Leeds had started with Jackie Harrison as a 10, as if confirming his bromance
with Brendan Aaronson — if Jackie can’t be with him, he’ll be him. For five
minutes, anyway, until Summerville limped off and Harrison went left wing so
Sam Greenwood could play behind Rodrigo. Or stand, more accurately. As Luke
Ayling tried desperately to get the ball past a load of defenders to
right-winger Joe Gelhardt, Greenwood was standing ten yards behind Rodrigo on
the edge of the box, both just watching, Harrison to the side of them also
waiting to see what might happen. What happened was predictable with such an unimaginative
lack of movement — the ball got nowhere near Gelhardt, because Elche won it and
countered.
Elche concentrated their attacks on Leeds’ left flank.
Victor Orta used to be their sporting director and maybe they were having a
joke with him. In Junior Firpo’s absence, and what seems like a new desire to
get Pascal Struijk playing at centre-back, the left-back was Leo Hjelde,
another centre-back cursed for bringing a left foot to Leeds. Just before
half-time a long diagonal pass went over Hjelde while he was trying to choose
one of two forwards to mark, and Josan got away behind, chipping over Joel
Robles and in off the post, and I can’t fairly withhold the word deft from his
finish. I could use the word daft for United’s defending, but it looked so
normal: while all conversations seem to lead back forever to the lack of a
left-back, they don’t stray far from how badly Marsch’s ‘rest-defence’ looks
against long diagonals, so that we could have had ten left-backs on the pitch
and one long pass was still putting the striker through.
So much, so underwhelming, so so so remember it’s just a
friendly. And remember how it ended.
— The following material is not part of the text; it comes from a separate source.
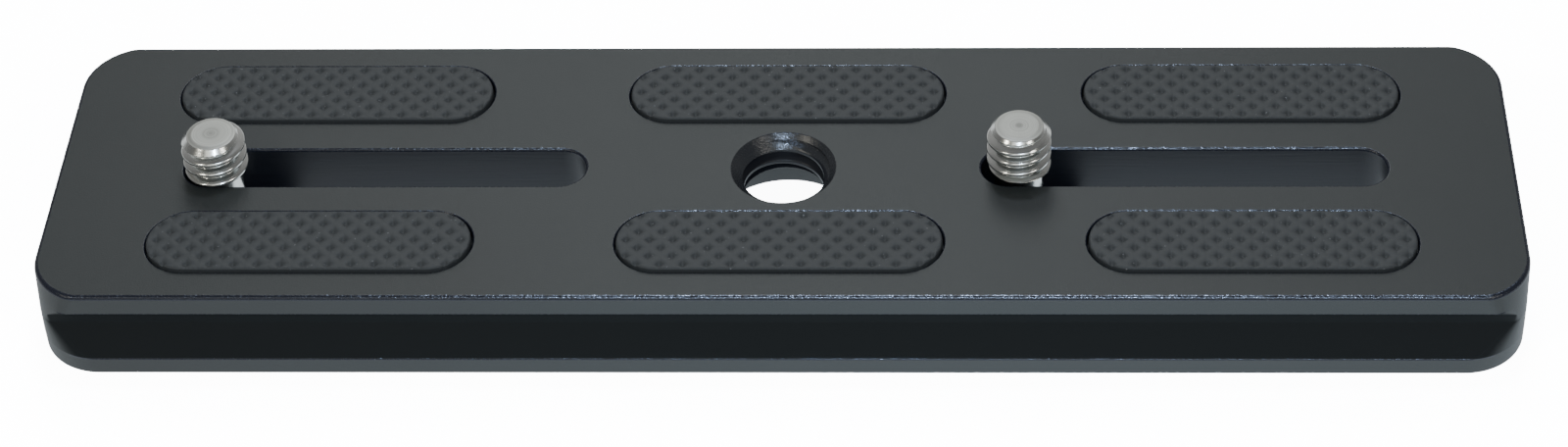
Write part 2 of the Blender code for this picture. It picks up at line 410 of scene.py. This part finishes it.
def new_tree(name, inputs):
    """A geometry tree with named inputs, its graph, and its inputs as wires by name."""
    tree = bpy.data.node_groups.new(name, "GeometryNodeTree")
    for label, kind in inputs:
        tree.interface.new_socket(label, in_out="INPUT", socket_type=kind)
    tree.interface.new_socket("Result", in_out="OUTPUT", socket_type="NodeSocketGeometry")
    graph = Graph(tree)
    inlet = graph.node("NodeGroupInput")
    return tree, graph, {label: Wire(graph, inlet.outputs[label]) for label, kind in inputs}


def end_tree(graph, shape, finish, selection=True):
    """Closes a geometry tree: real geometry in the given finish."""
    real = graph.add("GeometryNodeRealizeInstances", {}, {0: shape})
    dressed = graph.add(
        "GeometryNodeSetMaterial", {}, {"Geometry": real, "Selection": selection, "Material": finish}
    )
    graph.node("NodeGroupOutput", {}, {0: dressed})


def thread_tree():
    """Cuts a helical groove into a band of a turned body's wall, outwards (1) or inwards (-1)."""
    tree, graph, given = new_tree("thread", (
        ("Body", "NodeSocketGeometry"), ("Axis X", "NodeSocketFloat"),
        ("Pitch", "NodeSocketFloat"), ("Phase", "NodeSocketFloat"),
        ("Crest Radius", "NodeSocketFloat"), ("Root Radius", "NodeSocketFloat"),
        ("Crest Flat", "NodeSocketFloat"), ("Root Flat", "NodeSocketFloat"),
        ("Rounding", "NodeSocketFloat"), ("Run In", "NodeSocketFloat"),
        ("From Height", "NodeSocketFloat"), ("To Height", "NodeSocketFloat"),
        ("Way", "NodeSocketFloat"), ("Finish", "NodeSocketMaterial"),
    ))
    x, y, z = graph.add("GeometryNodeInputPosition").parts()
    x = x - given["Axis X"]
    radius = (x * x + y * y) ** 0.5
    turn = y.maths("ARCTAN2", x) * (1 / tau)
    phase = (z / given["Pitch"] - turn + given["Phase"]).maths("FRACT")
    from_crest = abs(phase * 2 - 1) - given["Crest Flat"]
    flank = (from_crest / (1 - given["Crest Flat"] - given["Root Flat"])).limited()
    rounded = flank.lesser(given["Rounding"])
    groove = rounded * rounded / (given["Rounding"] * 2) + flank - rounded
    groove = groove / (1 - given["Rounding"] * 0.5)
    inside = (z > given["From Height"]) * (z < given["To Height"])
    run_in = ((z - given["From Height"]) / given["Run In"]).limited()
    run_out = ((given["To Height"] - z) / given["Run In"]).limited()
    depth = groove * run_in * run_out
    thread = given["Crest Radius"] + (given["Root Radius"] - given["Crest Radius"]) * depth
    way = given["Way"]
    cut = way * (way * radius).greater(way * thread)
    scale = 1 + (cut / radius - 1) * inside
    place = graph.add("ShaderNodeCombineXYZ", {}, {0: given["Axis X"] + x * scale, 1: y * scale, 2: z})
    shape = graph.add("GeometryNodeSetPosition", {}, {"Geometry": given["Body"], "Position": place})
    end_tree(graph, shape, given["Finish"], inside)
    return tree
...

Greenwood and Gelhardt’s friendship
improved the second half, Sam assisting for Joseph to equalise after Adam
Forshaw played a big lovely curving pass for Rodrigo to take wide. And after a
clutch of eager youngsters arrived on the hour — and, surely pissed off to be
so far from the World Cup that he was on the bench here, Mateusz Klich — Leeds
looked better. Admittedly one of them, Sonny Perkins, got injured straight away
and hobbled around until Leeds eventually relented and went down to ten players
for the last few minutes, but we could pretty much have expected that. What we
might not have expected was Mateo Joseph dribbling into the area to set Klich
up for a shot, or Klich chipping a pass into the penalty area that Joseph,
through on goal, put just over. That pass, by the way, was such a textbook
Marsch manoeuvre — get to the D and chip for the penalty spot — it feels even
more absurd that Jesse doesn’t play Mateusz more often. Klich stressed this
point with his late intervention. It was slightly out of character because the
game was heading for full-time mischief Mateusz might have embraced, as with a
trophy at stake nobody knew if a draw meant penalties, a dance-off, competitive
hot dog eating or what. Klich cut the joking by taking a pass from his midfield
mate Darko Gyabi, beating a couple, then with time and twenty yards stroking a
highly aesthetic shot into the top corner.
A few more wild tackles both ways and the game was done, a
great way to finish. When the whistle blew, players from both teams slumped
exhausted to the floor, and I felt sorry for them, putting in so much effort
and only producing, in the main, something as hard to watch as it looked to do.
Leeds will have to play better than this against Manchester City when the Premier
League season resumes, and they probably will, because this was (sing it!) just
a friendly. Honestly the most important thing about it was that Klichy got to
run about with a trophy, it was all worth it for that.